Their third full-length album, "Rehearsing My Choir," is a truly weird album full of reminiscences of Sarantos' life and thoughts. It's not musical in the usual sense.... so if you want to enjoy it, don't think of it as music. Think of it as an offbeat biographical piece of musical theatre.

It opens with a relentless piano melody, with Sarantos herself speaking in a smooth, deep voice about fudge, hammers, thumbtacks, lost loves and other offbeat stuff. Her granddaughter Eleanor Friedberger dips in occasionally, singing behind her grandmother's spoken word monologue.

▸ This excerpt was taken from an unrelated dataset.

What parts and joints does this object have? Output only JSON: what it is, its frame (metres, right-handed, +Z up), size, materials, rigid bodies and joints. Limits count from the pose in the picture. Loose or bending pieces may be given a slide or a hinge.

This continues throughout the album, with Eleanor singing sweetly behind Olga's deep vocals, and sometimes talking for herself. "Once upon a time, there were two Kevins..."/"You mean two jerks!" they interrupt each other, before Eleanor starts off on a sweet ditty about her ex-boyfriends.

"Rehearsing My Choir" is probably the Furnaces' weakest work thus far, with its jumps in time and location. And if you don't know that it's all about, it will be completely confusing. And not in an fun indiepop-opera manner either.

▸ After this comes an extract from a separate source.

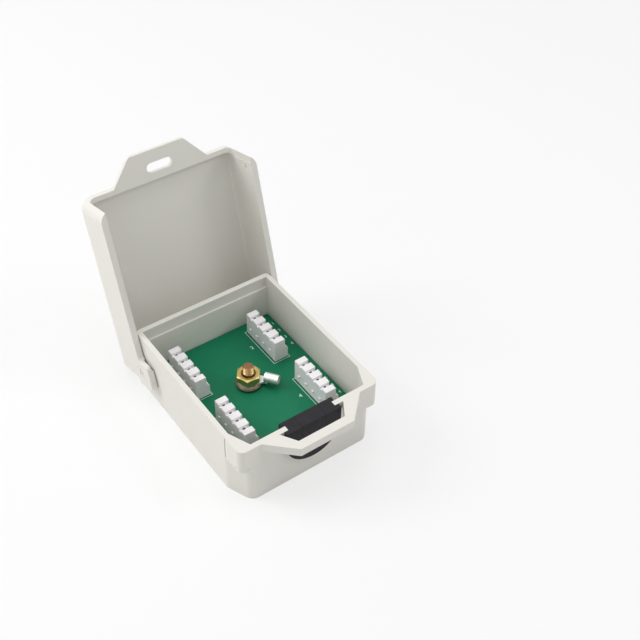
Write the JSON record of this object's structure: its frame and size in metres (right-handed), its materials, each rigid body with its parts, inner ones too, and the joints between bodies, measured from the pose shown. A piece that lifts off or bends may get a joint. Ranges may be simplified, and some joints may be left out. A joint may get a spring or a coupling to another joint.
{
  "type": "ethernet surge protector",
  "caption": "Outdoor surge protector for a network line: hinged-lid plastic tub holding a circuit board, push-wire terminal blocks, a brass ground stud and a rubber cable grommet.",
  "frame": {"origin": "centre of the tub's flat underside, which is the wall-mounting face", "axes": "+X across the width, +Y to the hinge side, +Z out of the wall towards the open top; the cable side faces -Y"},
  "size_m": [0.0716, 0.1231, 0.0923],
  "materials": {
    "beige_plastic": "fine matt moulded, warm light grey",
    "black_rubber": "matt black",
    "green_board": "satin green solder mask",
    "grey_housing": "fine matt, pale grey",
    "tinned_metal": "bright tin plate",
    "brass": "machined, slightly dulled",
    "tube_ceramic": "matt white ceramic",
    "black_package": "matt moulded epoxy"
  },
  "bodies": {
    "tub": {"base_tub": "beige_plastic", "cable_grommet": "black_rubber", "circuit_board": "green_board", "block_back_left": "grey_housing", "block_back_right": "grey_housing", "block_front_left": "grey_housing", "block_front_right": "grey_housing", "contacts_back_left": "tinned_metal", "contacts_back_right": "tinned_metal", "contacts_front_left": "tinned_metal", "contacts_front_right": "tinned_metal", "ground_stud": "brass", "flat_washer": "brass", "ring_lug": "tinned_metal", "lock_washer": "brass", "hex_nut": "brass", "gas_tube_bodies": "tube_ceramic", "gas_tube_caps": "tinned_metal", "diode_packages": "black_package", "diode_leads": "tinned_metal"},
    "lid": {"lid": "beige_plastic"}
  },
  "joints": [
    {"name": "lid_hinge", "type": "hinge", "parent": "tub", "child": "lid", "pos_m": [0, 0.0317, 0.0147], "axis": [1, 0, 0], "range_deg": [0, 105.3]}
  ]
}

Fortunately for Furnaces fans, even the weakest of their music is still pretty dang good. It's full of bright, affectionate, humorous anecdotes and a warm-hearted look on a very cool-sounding lady's life. The brother-sister duo (and Olga) manage to maintain a level of weirdness on par with their prior work.

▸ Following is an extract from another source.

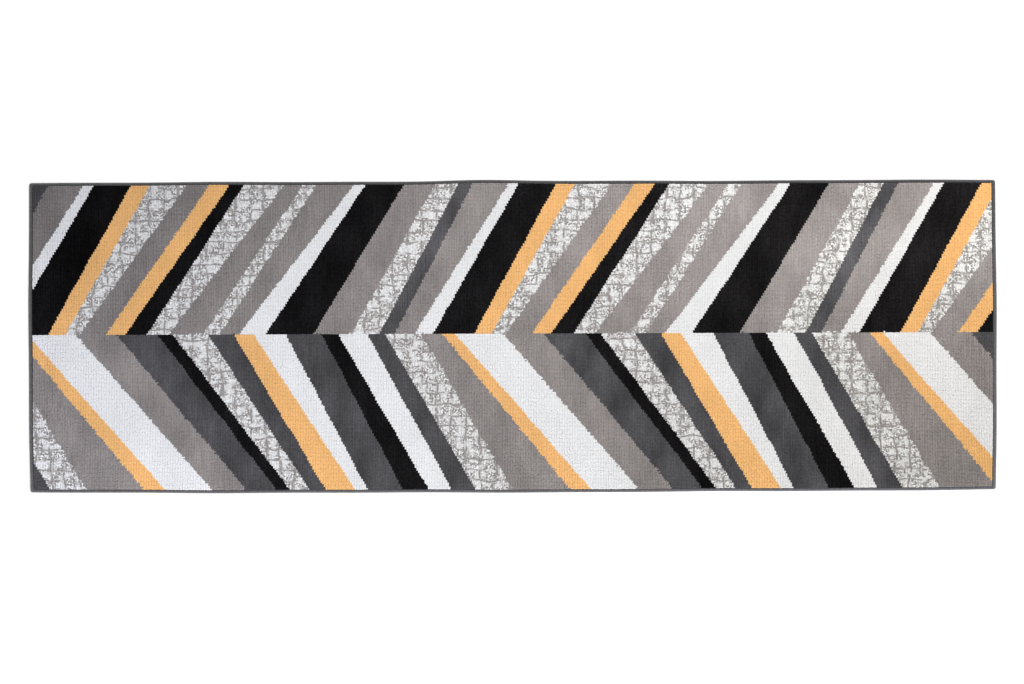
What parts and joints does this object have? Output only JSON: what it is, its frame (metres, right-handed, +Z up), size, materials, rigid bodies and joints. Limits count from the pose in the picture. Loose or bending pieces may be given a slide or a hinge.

In the lyrics, Olga's life is given a true Furnaces-style makeover, sort of a nightmare poetry spin. This IS the band that wrote a whole song about a dog taking a religious turn. "Zapped by the zombie! Zapped by the zombie!/Zapped by the zombie in the two-door Dodge/Twice baked brioche and Danish pastry pockets/And lock it's two-door Dodge," Olga and Eleanor sing, after an extended noodling session. Gypsies, night schools, weddings, boyfriends and family love are all woven into the songs.

And they also maintain the musical peculiarities, with sprawling melodies that spill over with synth, organ, piano, and splatterings of electric guitar, Latin flavour, computer blips and bursts of electric guitar. It's Jackson Pollock music. It's by no means their tightest work, but it is plenty of fun. Even if you don't listen to the vocals, the music is worth it alone.

While "Rehearsing My Choir" is not the tightest work the Fiery Furnaces have done, the offbeat melodies and quirky lyrics prove that they still have what it takes.